→ Request: Every line of the data must be copied exactly.

→ Material provided:
---------------

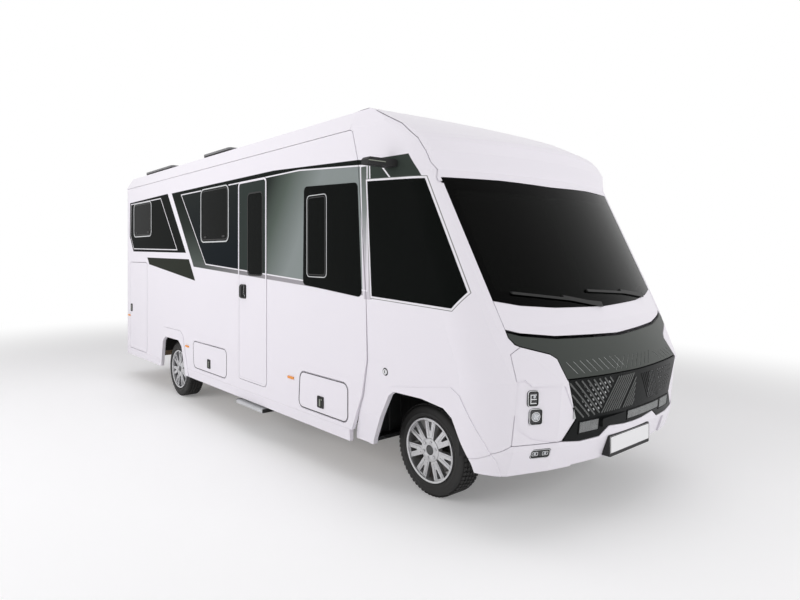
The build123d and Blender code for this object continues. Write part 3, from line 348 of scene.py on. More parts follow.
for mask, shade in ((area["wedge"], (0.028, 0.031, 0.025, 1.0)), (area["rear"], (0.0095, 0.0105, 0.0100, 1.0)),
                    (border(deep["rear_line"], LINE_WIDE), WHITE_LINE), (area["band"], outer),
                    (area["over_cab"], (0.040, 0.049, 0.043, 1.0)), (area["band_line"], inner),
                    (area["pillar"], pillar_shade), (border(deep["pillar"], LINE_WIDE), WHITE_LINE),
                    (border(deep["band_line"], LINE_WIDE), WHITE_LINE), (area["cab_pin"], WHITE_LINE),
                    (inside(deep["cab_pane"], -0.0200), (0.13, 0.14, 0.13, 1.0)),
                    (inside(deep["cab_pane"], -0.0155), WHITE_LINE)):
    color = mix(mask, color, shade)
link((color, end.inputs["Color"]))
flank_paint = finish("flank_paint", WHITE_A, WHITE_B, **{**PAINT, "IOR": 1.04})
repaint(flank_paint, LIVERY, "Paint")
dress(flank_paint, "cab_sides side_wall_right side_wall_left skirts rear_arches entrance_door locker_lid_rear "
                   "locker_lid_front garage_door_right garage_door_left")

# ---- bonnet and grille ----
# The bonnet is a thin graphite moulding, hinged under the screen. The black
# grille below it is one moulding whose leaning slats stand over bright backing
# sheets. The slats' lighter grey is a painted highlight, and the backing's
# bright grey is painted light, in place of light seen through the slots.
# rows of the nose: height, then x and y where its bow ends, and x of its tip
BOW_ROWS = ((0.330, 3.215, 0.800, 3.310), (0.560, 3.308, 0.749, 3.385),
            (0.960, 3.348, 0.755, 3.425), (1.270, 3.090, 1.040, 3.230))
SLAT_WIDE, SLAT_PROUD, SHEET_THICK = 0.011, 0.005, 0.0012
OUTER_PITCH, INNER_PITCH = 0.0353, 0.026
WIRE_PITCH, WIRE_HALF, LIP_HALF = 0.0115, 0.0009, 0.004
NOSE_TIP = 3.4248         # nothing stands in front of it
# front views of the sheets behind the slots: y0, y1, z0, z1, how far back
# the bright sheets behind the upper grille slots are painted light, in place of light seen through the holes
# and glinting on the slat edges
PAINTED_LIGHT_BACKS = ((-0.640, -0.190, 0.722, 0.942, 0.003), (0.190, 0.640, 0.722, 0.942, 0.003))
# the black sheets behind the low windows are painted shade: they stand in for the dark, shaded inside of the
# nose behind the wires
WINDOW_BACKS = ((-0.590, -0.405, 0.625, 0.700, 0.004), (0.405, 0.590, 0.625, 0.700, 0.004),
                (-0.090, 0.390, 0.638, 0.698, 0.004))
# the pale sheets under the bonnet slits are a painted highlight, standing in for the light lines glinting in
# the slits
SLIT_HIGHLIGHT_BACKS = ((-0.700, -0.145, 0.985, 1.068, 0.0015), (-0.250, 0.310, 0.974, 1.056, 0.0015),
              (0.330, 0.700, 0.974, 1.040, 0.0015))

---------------

→ Task answer:
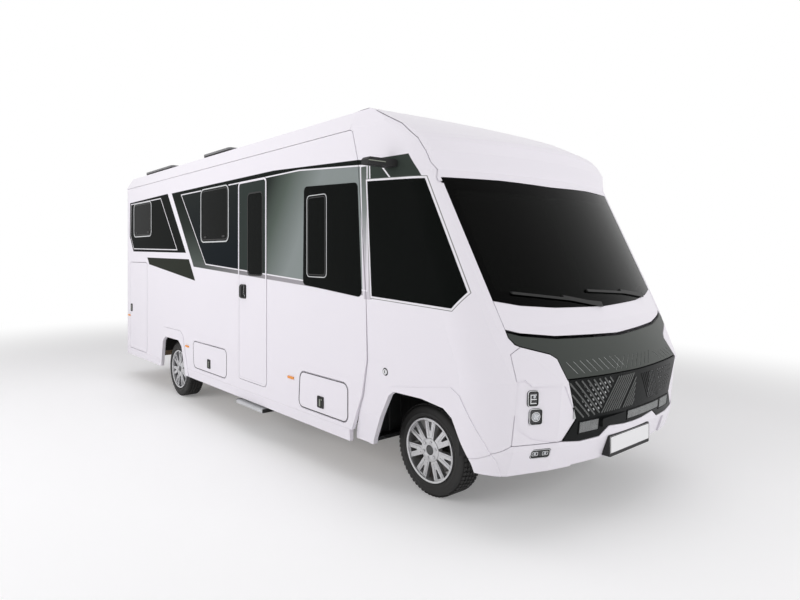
The build123d and Blender code for this object continues. Write part 3, from line 348 of scene.py on. More parts follow.
for mask, shade in ((area["wedge"], (0.028, 0.031, 0.025, 1.0)), (area["rear"], (0.0095, 0.0105, 0.0100, 1.0)),
                    (border(deep["rear_line"], LINE_WIDE), WHITE_LINE), (area["band"], outer),
                    (area["over_cab"], (0.040, 0.049, 0.043, 1.0)), (area["band_line"], inner),
                    (area["pillar"], pillar_shade), (border(deep["pillar"], LINE_WIDE), WHITE_LINE),
                    (border(deep["band_line"], LINE_WIDE), WHITE_LINE), (area["cab_pin"], WHITE_LINE),
                    (inside(deep["cab_pane"], -0.0200), (0.13, 0.14, 0.13, 1.0)),
                    (inside(deep["cab_pane"], -0.0155), WHITE_LINE)):
    color = mix(mask, color, shade)
link((color, end.inputs["Color"]))
flank_paint = finish("flank_paint", WHITE_A, WHITE_B, **{**PAINT, "IOR": 1.04})
repaint(flank_paint, LIVERY, "Paint")
dress(flank_paint, "cab_sides side_wall_right side_wall_left skirts rear_arches entrance_door locker_lid_rear "
                   "locker_lid_front garage_door_right garage_door_left")

# ---- bonnet and grille ----
# The bonnet is a thin graphite moulding, hinged under the screen. The black
# grille below it is one moulding whose leaning slats stand over bright backing
# sheets. The slats' lighter grey is a painted highlight, and the backing's
# bright grey is painted light, in place of light seen through the slots.
# rows of the nose: height, then x and y where its bow ends, and x of its tip
BOW_ROWS = ((0.330, 3.215, 0.800, 3.310), (0.560, 3.308, 0.749, 3.385),
            (0.960, 3.348, 0.755, 3.425), (1.270, 3.090, 1.040, 3.230))
SLAT_WIDE, SLAT_PROUD, SHEET_THICK = 0.011, 0.005, 0.0012
OUTER_PITCH, INNER_PITCH = 0.0353, 0.026
WIRE_PITCH, WIRE_HALF, LIP_HALF = 0.0115, 0.0009, 0.004
NOSE_TIP = 3.4248         # nothing stands in front of it
# front views of the sheets behind the slots: y0, y1, z0, z1, how far back
# the bright sheets behind the upper grille slots are painted light, in place of light seen through the holes
# and glinting on the slat edges
PAINTED_LIGHT_BACKS = ((-0.640, -0.190, 0.722, 0.942, 0.003), (0.190, 0.640, 0.722, 0.942, 0.003))
# the black sheets behind the low windows are painted shade: they stand in for the dark, shaded inside of the
# nose behind the wires
WINDOW_BACKS = ((-0.590, -0.405, 0.625, 0.700, 0.004), (0.405, 0.590, 0.625, 0.700, 0.004),
                (-0.090, 0.390, 0.638, 0.698, 0.004))
# the pale sheets under the bonnet slits are a painted highlight, standing in for the light lines glinting in
# the slits
SLIT_HIGHLIGHT_BACKS = ((-0.700, -0.145, 0.985, 1.068, 0.0015), (-0.250, 0.310, 0.974, 1.056, 0.0015),
              (0.330, 0.700, 0.974, 1.040, 0.0015))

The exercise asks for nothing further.